3. The passage from English to American possession is quite obviously the master plot of the novel.

4. Temple’s environmental stewardship is discussed by Van Valen, “James Fenimore Cooper and the Conservation Schism;” and in Taylor, “The Great Change Begins;” Thomas, “The Pioneers, or the Sources of American Legal History.”

5. In Political Justice in a Republic, McWilliams points out that Natty is arraigned under the accusation of assault and resistance to a search warrant; which does not erase, I think, the clash between Natty and Temple on the forest.

6. With all the attending clashes, and grievances. Both quotations are taken from E.P. Thompson, Whigs and Hunters. Thompson quotes the first passage from N. Boothe, The rights of His Majesty’s Forest Asserted, in a Charge given at a Swanimote-Court held in the Castle-Court belonging to the Honor and Castle of Windsor, before the Verderers of the Forest of Windsor, the 27ᵗʰ day of September 1717 (1719).

7. Eric T. Freyfogle and Dale D. Goble, Wildlife Law. I have not been able to consult Thomas A. Lund, American Wildlife Law (1982).

8. Robinson, “Conservation in Cooper’s The Pioneers;” Swann, “Guns Mean Democracy;” Taylor, “The Great Change Begins.”

9. Robinson notices that Cooper tackles the problem of forest exploitation also in The Chainbearer (567).

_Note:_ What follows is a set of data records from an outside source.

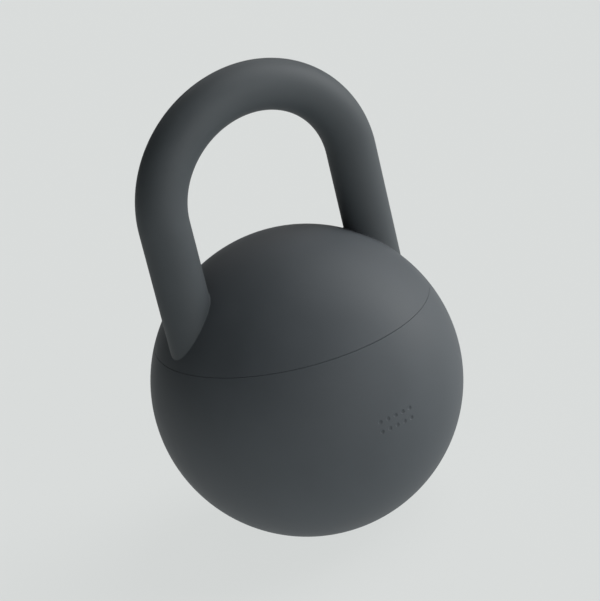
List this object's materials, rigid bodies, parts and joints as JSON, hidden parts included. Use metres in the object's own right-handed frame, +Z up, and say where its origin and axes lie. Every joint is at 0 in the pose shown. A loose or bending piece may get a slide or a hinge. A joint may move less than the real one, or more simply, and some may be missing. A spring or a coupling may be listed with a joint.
{
  "type": "kettlebell",
  "caption": "Charcoal kettlebell: ball of upper dome and lower bowl closed on a hairline seam, under a U-shaped soft grip, with bolted iron weights inside.",
  "frame": {"origin": "centre of the base pad's underside, where the kettlebell stands", "axes": "+Z up through the ball's centre and the crown of the grip; the grip lies in the X-Z plane, its legs at plus and minus X"},
  "size_m": [0.165, 0.165, 0.2523],
  "materials": {
    "soft_shell": "soft-touch matt charcoal",
    "soft_grip": "soft-touch matt charcoal elastomer",
    "seal_rubber": "matt black moulded rubber",
    "zinced_steel": "clear zinc plate",
    "cast_iron": "as-cast, black lacquered"
  },
  "bodies": {
    "root": {"handle_bar": "zinced_steel", "grip_sleeve": "soft_grip", "upper_dome": "soft_shell", "lower_bowl": "soft_shell", "seam_seal": "seal_rubber", "base_pad": "seal_rubber", "yoke_plate": "zinced_steel", "leg_gasket_left": "seal_rubber", "leg_gasket_right": "seal_rubber", "leg_washer_left": "zinced_steel", "leg_washer_right": "zinced_steel", "leg_nut_left": "zinced_steel", "leg_nut_right": "zinced_steel", "core_weight": "cast_iron", "weight_plate_1": "cast_iron", "weight_plate_2": "cast_iron", "weight_plate_3": "cast_iron", "stack_cushion": "seal_rubber", "tie_bolt": "zinced_steel", "tie_bolt_washer": "zinced_steel"}
  },
  "joints": []
}
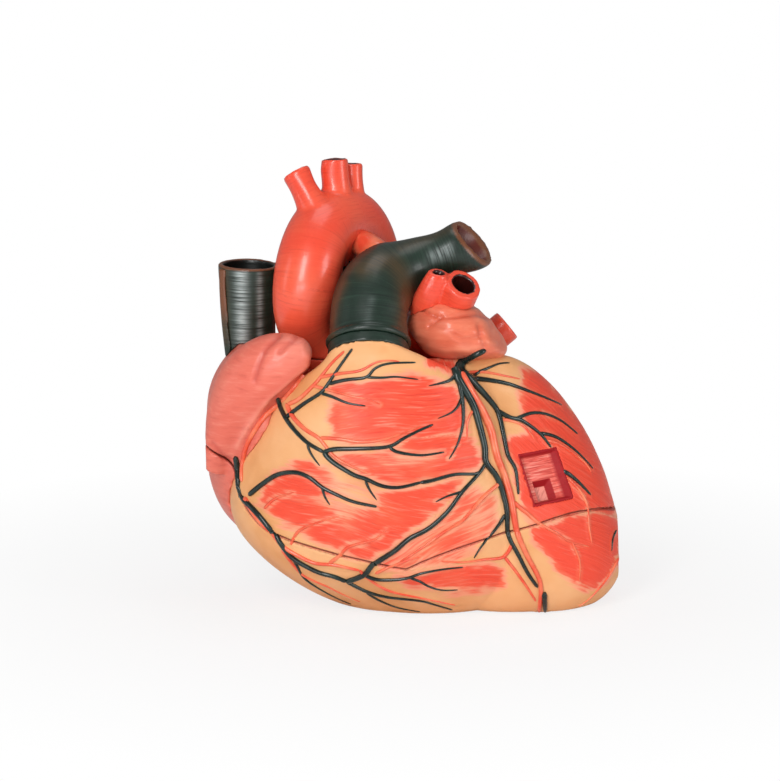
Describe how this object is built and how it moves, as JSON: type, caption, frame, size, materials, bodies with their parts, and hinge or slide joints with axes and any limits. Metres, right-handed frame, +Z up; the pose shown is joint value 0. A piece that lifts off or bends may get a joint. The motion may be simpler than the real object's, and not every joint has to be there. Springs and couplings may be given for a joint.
{
  "type": "heart anatomy model",
  "caption": "Dissectible heart model: the upper heart lifts off the lower section at a seam through both ventricles, and the aorta with the pulmonary trunk lifts off its seats.",
  "frame": {"origin": "on the table, under the middle of the model's box", "axes": "+Z up, +Y towards the back of the heart, +X towards the heart's own left side, where the apex is"},
  "size_m": [0.2601, 0.1684, 0.2776],
  "materials": {
    "heart_wall": "glossy painted vinyl",
    "right_atrium_wall": "glossy painted vinyl",
    "left_atrium_wall": "glossy painted vinyl",
    "red_vessel": "glossy painted vinyl",
    "green_vessel": "glossy painted vinyl",
    "small_vein": "glossy painted vinyl",
    "small_artery": "glossy painted vinyl",
    "valve_tissue": "satin painted vinyl",
    "inner_muscle": "satin painted vinyl",
    "pin": "brushed steel"
  },
  "bodies": {
    "lower_section": {"great_cardiac_vein_lower": "small_vein", "left_coronary_artery_lower": "small_artery", "lower_vena_cava": "green_vessel", "middle_cardiac_vein_lower": "small_vein", "moderator_band": "inner_muscle", "posterior_artery_lower": "small_artery", "right_atrium_lower": "right_atrium_wall", "right_coronary_artery_lower": "small_artery", "seam_pin_1": "pin", "seam_pin_2": "pin", "seam_pin_3": "pin", "small_cardiac_veins_lower": "small_vein", "ventricles_lower": "heart_wall"},
    "upper_section": {"aortic_seat": "red_vessel", "aortic_valve": "valve_tissue", "azygos_vein": "green_vessel", "circumflex_artery": "small_artery", "coronary_sinus": "small_vein", "great_cardiac_vein_upper": "small_vein", "left_atrium": "left_atrium_wall", "left_auricle": "left_atrium_wall", "left_coronary_artery_upper": "small_artery", "left_lower_pulmonary_vein": "red_vessel", "left_upper_pulmonary_veins": "red_vessel", "middle_cardiac_vein_upper": "small_vein", "mitral_cords": "valve_tissue", "mitral_muscles": "inner_muscle", "mitral_valve": "valve_tissue", "posterior_artery_upper": "small_artery", "pulmonary_seat": "green_vessel", "pulmonary_valve": "valve_tissue", "right_atrium_upper": "right_atrium_wall", "right_auricle": "right_atrium_wall", "right_coronary_artery_upper": "small_artery", "right_lower_pulmonary_vein": "red_vessel", "right_upper_pulmonary_vein": "red_vessel", "small_cardiac_veins_upper": "small_vein", "tricuspid_cords": "valve_tissue", "tricuspid_muscles": "inner_muscle", "tricuspid_valve": "valve_tissue", "upper_vena_cava": "green_vessel", "ventricles_upper": "heart_wall"},
    "great_vessels": {"aortic_arch": "red_vessel", "arterial_ligament": "valve_tissue", "brachiocephalic_artery": "red_vessel", "left_carotid_artery": "red_vessel", "left_subclavian_artery": "red_vessel", "pulmonary_trunk": "green_vessel", "right_pulmonary_artery": "green_vessel"}
  },
  "joints": [
    {"name": "upper_heart_lift", "type": "slide", "parent": "lower_section", "child": "upper_section", "axis": [0, 0, 1], "range_m": [0, 0.12]},
    {"name": "great_vessels_lift", "type": "slide", "parent": "upper_section", "child": "great_vessels", "axis": [0, 0, 1], "range_m": [0, 0.1]}
  ]
}
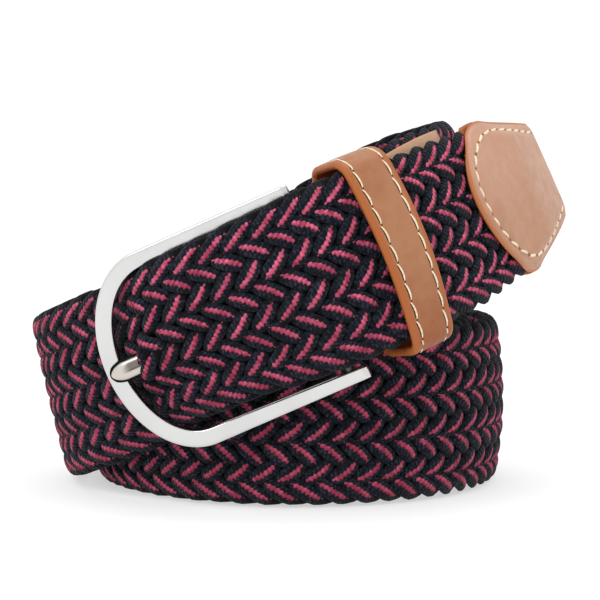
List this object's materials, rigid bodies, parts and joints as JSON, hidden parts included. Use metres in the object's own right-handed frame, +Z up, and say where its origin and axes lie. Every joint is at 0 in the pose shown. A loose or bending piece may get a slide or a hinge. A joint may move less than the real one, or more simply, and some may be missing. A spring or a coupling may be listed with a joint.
{
  "type": "braided belt",
  "caption": "Braided cord waist belt with leather tip, keeper and metal pin buckle, fastened and coiled, standing on its edge.",
  "frame": {"origin": "under the middle of the coiled belt's outline, on the surface that it stands on", "axes": "+Z up, across the standing strap; -Y the side with the buckle; +X towards the leather tip"},
  "size_m": [0.1124, 0.1084, 0.0763],
  "materials": {
    "woven_cord": "flat braided elastic cord, navy with a crimson stripe",
    "tan_leather": "smooth satin with cream stitching",
    "silver_metal": "satin silver"
  },
  "bodies": {
    "root": {"braided_strap": "woven_cord", "leather_tip": "tan_leather", "buckle_tab": "tan_leather", "keeper_loop": "tan_leather", "buckle_frame": "silver_metal", "prong": "silver_metal", "hinge_bar": "silver_metal"}
  },
  "joints": []
}
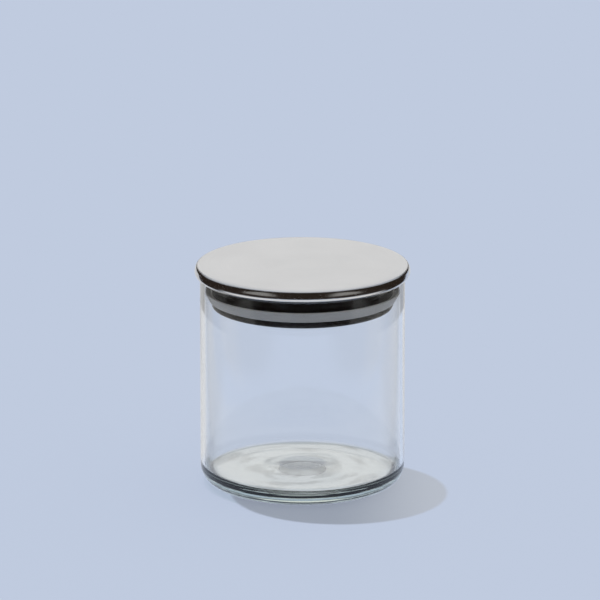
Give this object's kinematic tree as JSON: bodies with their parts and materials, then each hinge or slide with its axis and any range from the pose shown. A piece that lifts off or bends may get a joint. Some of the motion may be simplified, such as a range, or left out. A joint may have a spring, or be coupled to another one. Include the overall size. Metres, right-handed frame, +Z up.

10. Swann claims that Americans supported the right of hunters to hunt also on private unfenced lands: “As Lund summarizes the issue: ‘The American belief in common rights to wildlife was manifested in doctrines that [ ... ] allowed free taking even on private lands’” (112).

11. Temple’s interest is made explicit by himself (e.g., ch. 2) and by the narrator (ch. 29, 329). Temple’s utilitarian approach is similar to William Cooper’s. In A Guide in the Wilderness, William divides the native flora into useful, damaging, and neutral (qtd. in Taylor 269).

12. The law was eventually repealed by Robert Peel in 1823, after a debate on penal reform that began in 1810.

13. Leon Radzinowicz, A History of English Criminal Law and its Administration from 1750. Qtd. in Thompson 22.

14. Boothe, qtd. in Thompson 31. On the American unwillingness to acknowledge landowners’ privilege, see footnote 12.